B. Manufacturing Process and Quality Problems
The current domestic manufacturing process of high-speed rail shock absorption boxes mainly includes casting and machining. However, there are still some problems in the manufacturing process, such as low casting qualification rate and product yield. The casting qualification rate of lost foam casting is only about 50%, and the product yield is about 70%. In addition, only a few foundries can meet the mechanical property requirements of the standard. These problems not only increase the production cost but also affect the performance and service life of the shock absorption box.
III. Key Technologies of Lost Foam Casting for ZG25MnCrNiMo High-Speed Rail Shock Absorption Box
A. Grouping
- Finite Element Analysis and Process Optimization
Finite element analysis is carried out on the project product to establish a digital model. By observing the changes in the microstructure during the forming process, potential defects can be identified, and the casting process can be optimized. This helps to ensure the quality of the casting and improve the performance of the shock absorption box. - Pouring and Riser Setting
The hot spot position of the product is selected to calculate the size of the riser. According to the weight and structure of the product, the size and layout of the gating system are calculated to ensure that the product is formed completely during the pouring process without defects such as porosity, cracks, and slag inclusions.
B. Coating
- Coating Process and Material Selection
The coating process of the lost foam white mold includes multiple layers. The first and second layers use zircon powder + silica sol coating. Imported zircon powder with few impurities and uniform particles is selected to ensure the strength of the coating layer and avoid chemical reactions between the impurities in the zircon powder and ZG25MnCrNiMo, which may cause surface pits and affect the appearance quality. - Drying Process Control
During the drying process, the temperature and time of the drying room need to be strictly controlled. If the temperature is too high or the drying speed is too fast, the surface of the coating may crack, affecting the appearance and the difficulty of the subsequent cleaning process.
C. Melting and Pouring
- Melting Process
The melting process requires the use of an intermediate frequency induction furnace. The ratio of return materials and the charging sequence need to be controlled, as well as the tapping temperature of the molten steel. Deoxidation treatment is carried out on the molten steel to ensure the quality of the molten steel. - Pouring Process
The pouring process adopts the “slow – fast – slow” method, and the pouring time is controlled within 1 minute. The vacuum negative pressure is applied during pouring, and the negative pressure is maintained for 1 – 2 minutes. The tapping temperature of the molten steel is controlled at 1685 ± 10 °C, and the pouring temperature is controlled at 1610 – 1625 °C.

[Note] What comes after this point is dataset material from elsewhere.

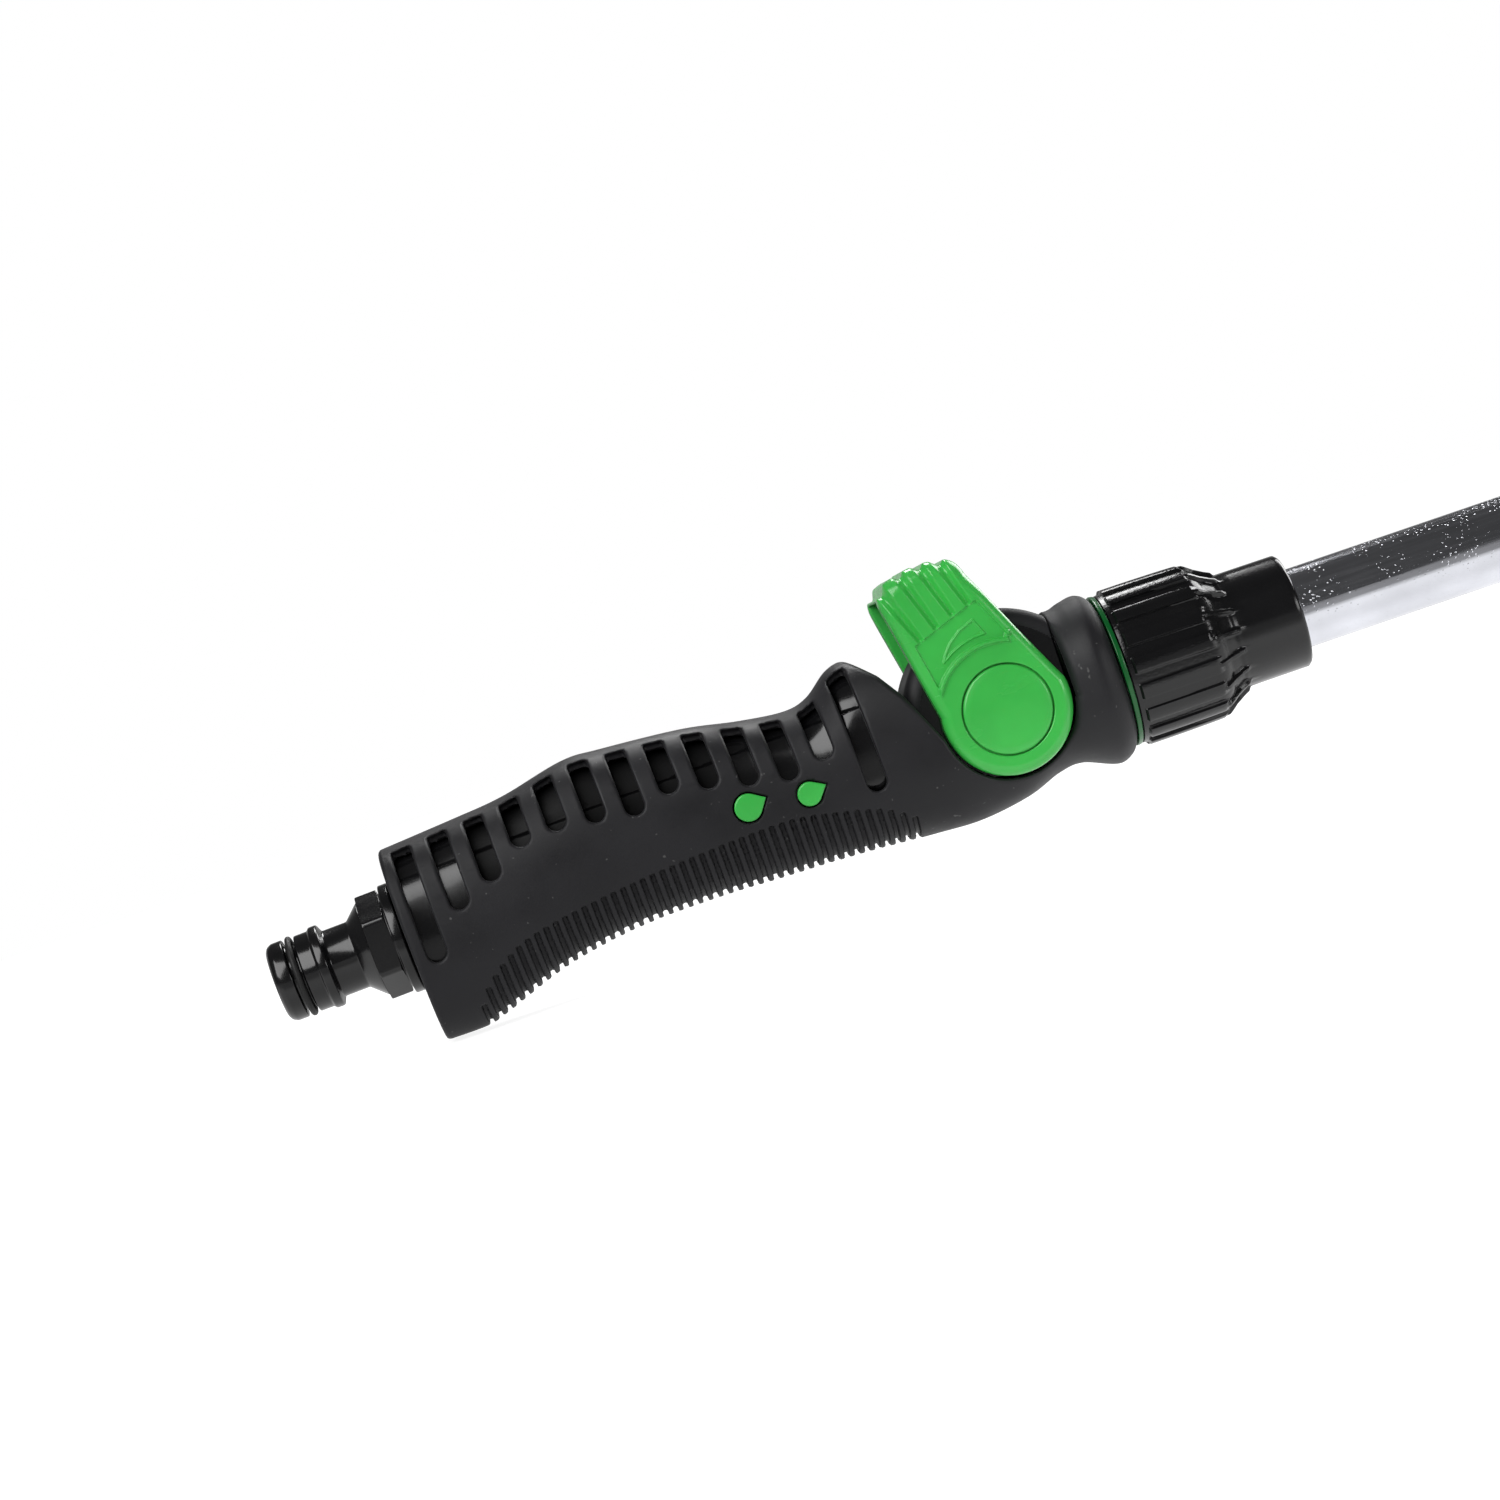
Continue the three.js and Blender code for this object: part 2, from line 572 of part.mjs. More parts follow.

IV. Technical and Economic Index Comparison
| Items | Before Project Implementation | After Project Implementation |
|---|---|---|
| Product | Casting appearance: surface roughness 12.5; Product quality: meets standards TB/T2427 and TB/T1464 | Casting appearance: surface roughness 6.5; Product quality: meets standards TB/T2427 and TB/T1464 |
| Technology | Precision casting or sand casting is used, with high product cost and long production time | Lost foam casting is used, with good appearance quality, shortened production time, and reduced production cost |
| Process | Top gating pouring method is used, with low product qualification rate and low yield. Machining is carried out on a CNC lathe without a special fixture, resulting in low product dimensional accuracy | Bottom gating pouring method is used, with a product qualification rate of over 90% and a yield of 75%. A special fixture is made and machining is carried out in a processing center, doubling the efficiency and greatly improving the product accuracy |
| Equipment | Casting: intermediate frequency furnace melting, multifunctional heat treatment furnace heat treatment; Machining: CNC lathe processing | Casting: intermediate frequency furnace melting, multifunctional heat treatment furnace heat treatment; Machining: making a special fixture and processing in a processing center |
| Quality | Unmachined surface roughness is above 6.3, and machined surface roughness is above 1.6; Product dimensional accuracy: ± 0.05; The product passes non-destructive testing without cracks, subcutaneous pores, internal slag inclusions, and other casting defects |
V. Conclusion
The lost foam casting technology for the ZG25MnCrNiMo high-speed rail shock absorption box has significant advantages. By optimizing the key technologies such as grouping, coating, melting, and pouring, the casting quality of the high-speed rail shock absorption box can be effectively improved, the defect rate can be reduced, and the product performance and service life can be enhanced. The application of this technology can meet the requirements of high-speed rail development and improve the competitiveness of domestic high-speed rail equipment.
In the future, with the continuous development of high-speed rail technology, further research and improvement of the lost foam casting technology for high-speed rail shock absorption boxes are still needed to meet the higher requirements of high-speed rail performance and reliability.